Selon notre Haute Cour, l’ensemble du procédé déployé par C constitue une participation active à la création d’un environnement propre à mener à la subordination de la recourante. En répétant que le mauvais œil était sur la victime et en lui indiquant que le mal lui serait envoyé si elle refusait de coucher avec lui alors que la recourante avait exprimé un refus dans le véhicule la veille, l’intimé a usé de pressions psychiques, respectivement de menaces, amenant A à céder. À l’instar de la juridiction d’appel, le TFqualifie de « stratagème » le procédé de C. Pour la recourante, compte tenu de ses croyances en la magie noire et de ses troubles psychiques, le risque d’être atteinte du mal par le biais du guérisseur était suffisant à lui faire redouter la survenance d’un préjudice sérieux.

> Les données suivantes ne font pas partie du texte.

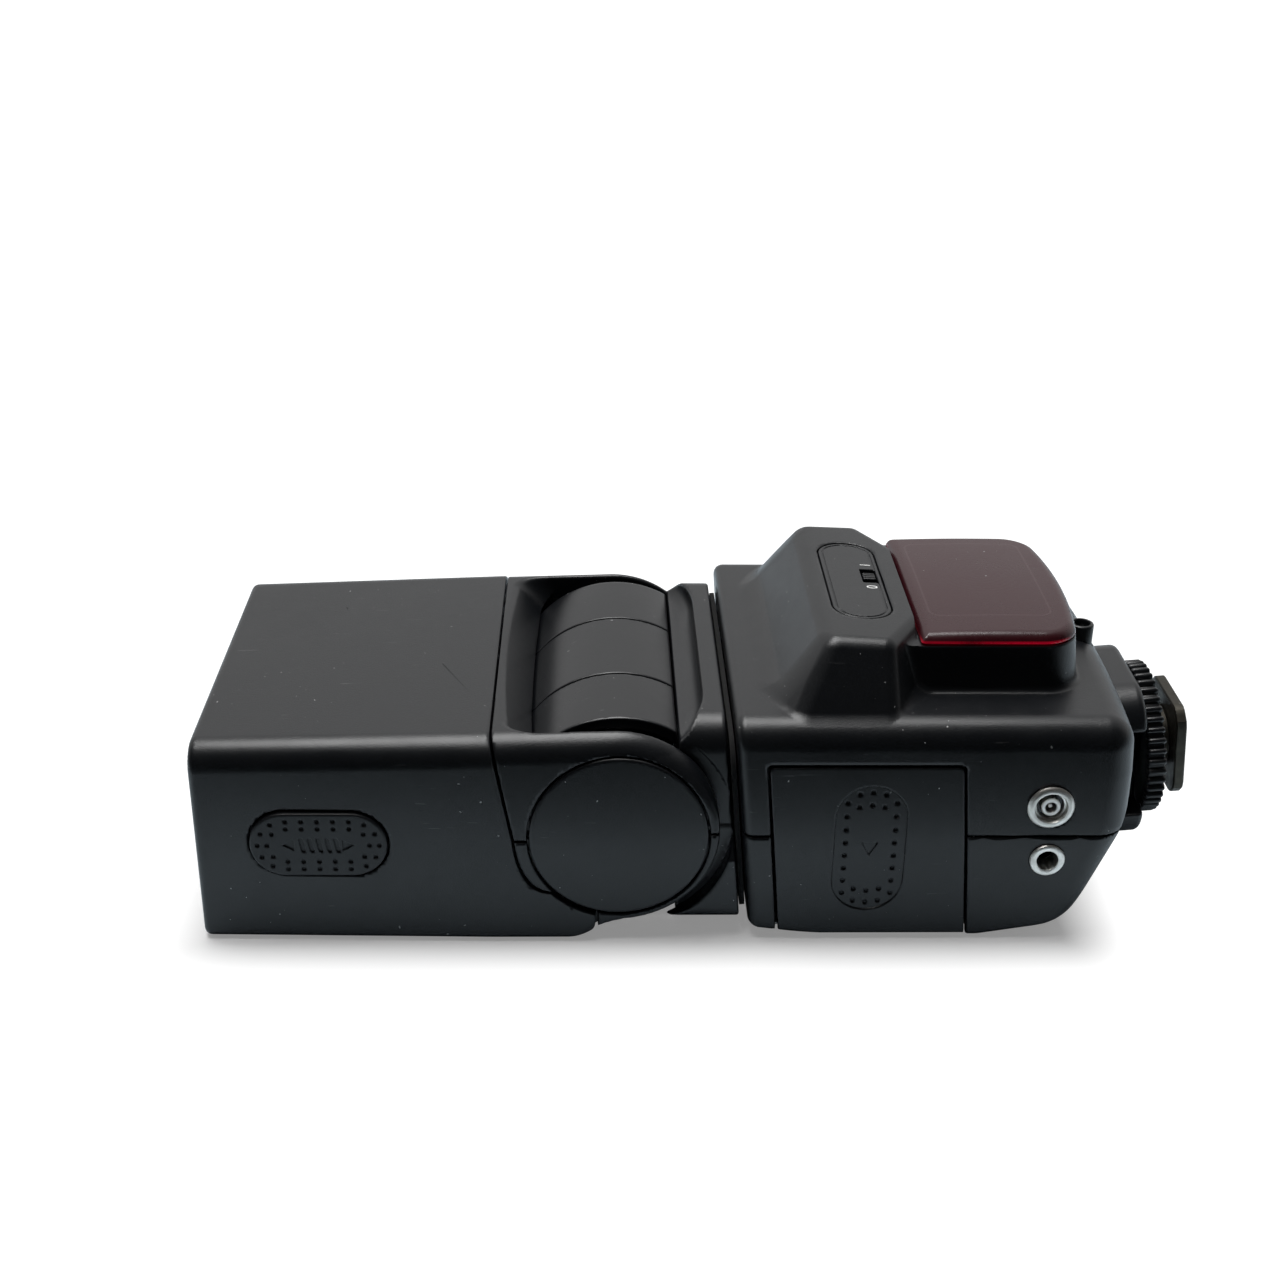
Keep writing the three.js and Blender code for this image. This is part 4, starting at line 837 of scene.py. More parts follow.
def window_form(x, y, z):
    """Cap of the red window, rounded where its top meets its sides."""
    crown = z - WINDOW_TOP + 0.0012 * (y ** 2 + (x - 146) ** 2)
    form = meet(window_plan(x, y), crown, 2.2)
    form = both(form, WINDOW_FOOT + GAP - z)
    return cut(form, both(window_plan(x, y, 2), z - WINDOW_TOP + 1.9), 0.4)


def foot_base_form(x, y, z):
    """Block that carries the lock wheel, scooped out on both sides."""
    along, up = lean(x, z, PLATE_X, PLATE_Z)
    end, start = -9.1, -24.7
    form = meet(plate_form(y, up, 15.0, 16.0, 8), along - end, 1.3)
    form = both(form, start - along)
    flange = both(np.abs(y) - 17.5, -6 - up, up - 10)
    flange = both(flange, start - 2.5 - along, along - start)
    scoop = both(tube(along - end - 2.5, np.abs(y) - 17, 9.5), np.abs(up) - 9)
    form = cut(either(form, flange), scoop, 0.5)
    return cut(form, tube(y, up, 6.3), 0.2)


def label_plate_form(x, y, z):
    """Label plate with a thin groove along its edge and the switch's slot."""
    u, w = to_label(x, z)
    form = meet(label_form(u, y), w + 0.12, 0.15)
    form = both(form, -0.8 - w)
    rim = np.abs(label_form(u, y) + 0.75) - 0.16
    form = cut(form, both(rim, -0.3 - w), 0.06)
    return cut(form, plate_form(u - SWITCH_U, y - SWITCH_V, 1.5, 3.1, 0.3), 0.12)


def switch_form(x, y, z):
    """Knob of the slide switch, with three grooves and a foot under the plate."""
    u, w = to_label(x, z)
    u, v = u - SWITCH_U, y - SWITCH_V
    top = meet(plate_form(u, v, 1.2, 1.4, 0.25), w + 0.1, 0.25)
    top = both(top, -2.6 - w)
    for i in (-1, 0, 1):
        top = cut(top, both(np.abs(v - 0.8 * i) - 0.14, -0.4 - w), 0.05)
    foot = both(plate_form(u + 0.1, v, 1.7, 2.4, 0.2), np.abs(w + 2.2) - 0.6)
    return either(top, foot)


# ------------------------------------------------------------------ shader node groups
class Tree:
    """Adds nodes to a tree and joins them up."""

    def __init__(self, tree):
        self.tree = tree
        self.column = 0

    def node(self, kind, inputs=None, **settings):
        made = self.tree.nodes.new(kind)
        made.location = (self.column * 180, 0)
        self.column += 1
        for key, value in settings.items():
            setattr(made, key, value)
        for key, value in (inputs or {}).items():
            self.feed(made.inputs[key], value)
        return made

    def feed(self, socket, value):
        """Joins a socket to another, or sets its value."""
        if isinstance(value, bpy.types.NodeSocket):
            self.tree.links.new(value, socket)
        elif hasattr(socket, "default_value"):
            socket.default_value = value

    def math(self, operation, a, b=0.0):
        return self.node("ShaderNodeMath", {0: a, 1: b}, operation=operation).outputs[0]

    def times(self, a, b):
        return self.math("MULTIPLY", a, b)

    def minus(self, a, b):
        return self.math("SUBTRACT", a, b)

    def off(self, value, centre):
        """Distance of a value from a centre."""
        return self.math("ABSOLUTE", self.minus(value, centre))

    def hypot(self, a, b):
        squares = self.math("ADD", self.math("POWER", a, 2.0), self.math("POWER", b, 2.0))
        return self.math("SQRT", squares)

    def noise(self, scale, vector, detail=2.0, roughness=0.5):
        return self.node("ShaderNodeTexNoise", {
            "Scale": scale, "Vector": vector, "Detail": detail, "Roughness": roughness,
        }).outputs["Fac"]

    def span(self, value, low, high, to_low=0.0, to_high=1.0):
        """Value brought from one range to another, and kept in it."""
        return self.node("ShaderNodeMapRange", {
            "Value": value, "From Min": low, "From Max": high, "To Min": to_low,
            "To Max": to_high}).outputs["Result"]

    def mix(self, factor, a, b):
        """Colour between two colours."""
        return self.node("ShaderNodeMix", {"Factor": factor, 6: a, 7: b},
                         data_type="RGBA").outputs[2]

    def split(self, vector):
        """X, y and z of a vector."""
        return self.node("ShaderNodeSeparateXYZ", {0: vector}).outputs

    def effect(self, name, vector, **inputs):
        """Outputs of one of the shared effects."""
        return self.node("ShaderNodeGroup", {"Vector": vector, **inputs},
                         node_tree=GROUPS[name]).outputs

    def bump(self, height, distance, strength=1.0):
        return self.node("ShaderNodeBump", {
            "Height": height, "Distance": distance, "Strength": strength}).outputs[0]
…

Sous l’angle des moyens de la victime à s’opposer aux actes, C a brisé la résistance de A. Le TF ajoute que si un consentement de la recourante aux actes sexuels devait être discerné, celui-ci avait été obtenu en tout état de cause par des moyens caractéristiques de la contrainte psychique, allant au-delà d’une quelconque situation de détresse ou d’un lien de dépendance (cf. en ce sens TF 6B_97/2013 du 15.04.2013 c. 3.4.1 et 3.5 ; et jurisprudence citée) (c. 3.3.1 4e par.).
L’instance précédente a ainsi violé le droit fédéral en écartant l’infraction de viol de l’art. 190 aCP. Partant, le recours est admis et la cause renvoyée pour que soit statué sur les conditions subjectives de l’infraction de viol (c. 3.3.1 et 4).
III. Commentaire
À l’aune des nouvelles dispositions du droit pénal en matière sexuelle, entrées en vigueur le 1er juillet 2024, en particulier de la nouvelle définition du viol (art. 190 CP), l’on peut se demander si la Cour cantonale aurait tranché de la même manière aujourd’hui dans la mesure où l’infraction d’abus de détresse (art. 193 CP) a profité du status quo et demeure, en substance, la même qu’avant le 1er juillet 2024, hormis la quotité de la peine et l’intitulé de l’infraction. Au vu du stratagème employé par C et de la qualification de celui-ci de contrainte psychique par notre Haute Cour, la version qualifiée de viol, à savoir l’art. 190 al. 2 CP aurait sans doute été retenue aujourd’hui sous l’angle des conditions objectives de l’infraction.